The EDID is read through an I2C link, but VGA connectors don’t have these signals.
If your monitor is really connected with VGA, I’d suppose :
either your adapter embeds an I2C-able controller and sends an (VGA-like) default EDID, whatever monitor is connected. You may post it here, an issue-reported EDID might be a test case for future versions.
either the driver has a fallback edid. In such case, it would be interesting to know if the default EDID is different among these JetPack versions.

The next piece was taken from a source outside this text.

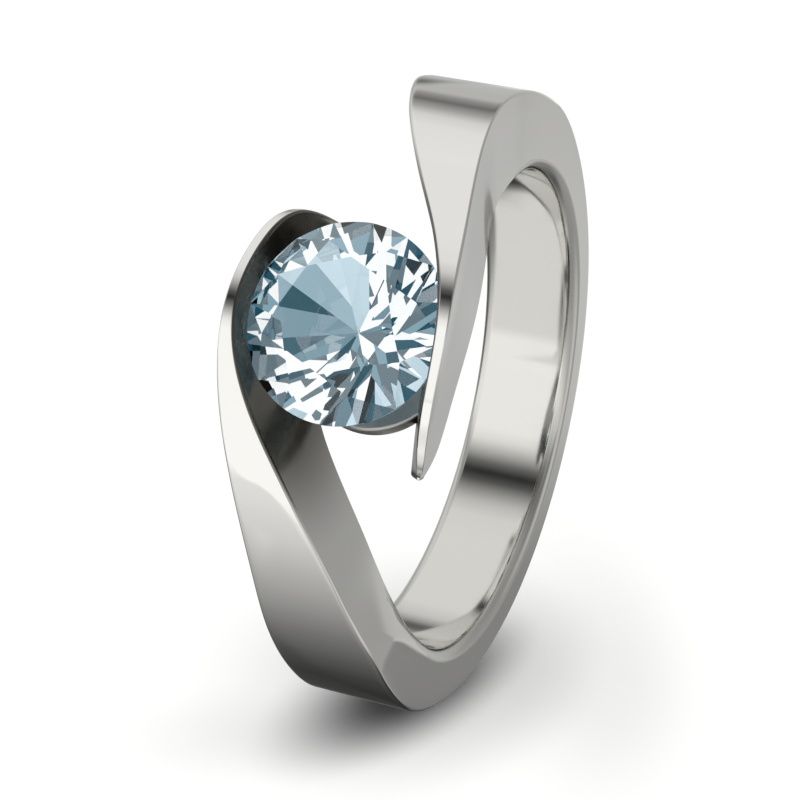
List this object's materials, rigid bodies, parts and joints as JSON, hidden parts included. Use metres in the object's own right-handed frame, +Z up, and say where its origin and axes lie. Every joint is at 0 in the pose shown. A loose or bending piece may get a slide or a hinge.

After many attempt on flashing the JetPack 3.3 on Jetson TX2 dev kit ,
The flashing was successful and reboot the TX2 but
the device turned out not to have all the
only the OS image of Ubuntu 16.04 LTS managed to be flashed on the TX2
and I cannot run the sample code for CUDA : because the directory were not even created after flashing Jetpack to the target TX2
The following step was applied to the target soon I logged to the TX2
I did install the Jetpack 3.2.1 - 3.1
Host run on ubuntu 16.0 & 14.0 (changed host after failed with same issue)
Host and target both connected to a router .
The log I saw was truncated (it only showed the first part of the flash).
FYI, it is the driver package (plus sample rootfs) which does the actual flash. JetPack is only a frontend to this.
When the flash stage occurs only the micro-B USB is used. Once this completes the Jetson will reboot.
Upon reboot JetPack will use wired ethernet instead the USB cable. If the Jetson just rebooted from a flash, then there is a mechanism in place to attempt to tell the host PC what the address is. If this fails (not unusual), or if you just want to install packages without flashing again, then you have to manually enter the IP address of the Jetson. You’ll need to monitor the console in JetPack to see when this step is reached. The router will tell you what the address is if you cannot log in to the Jetson itself to determine that.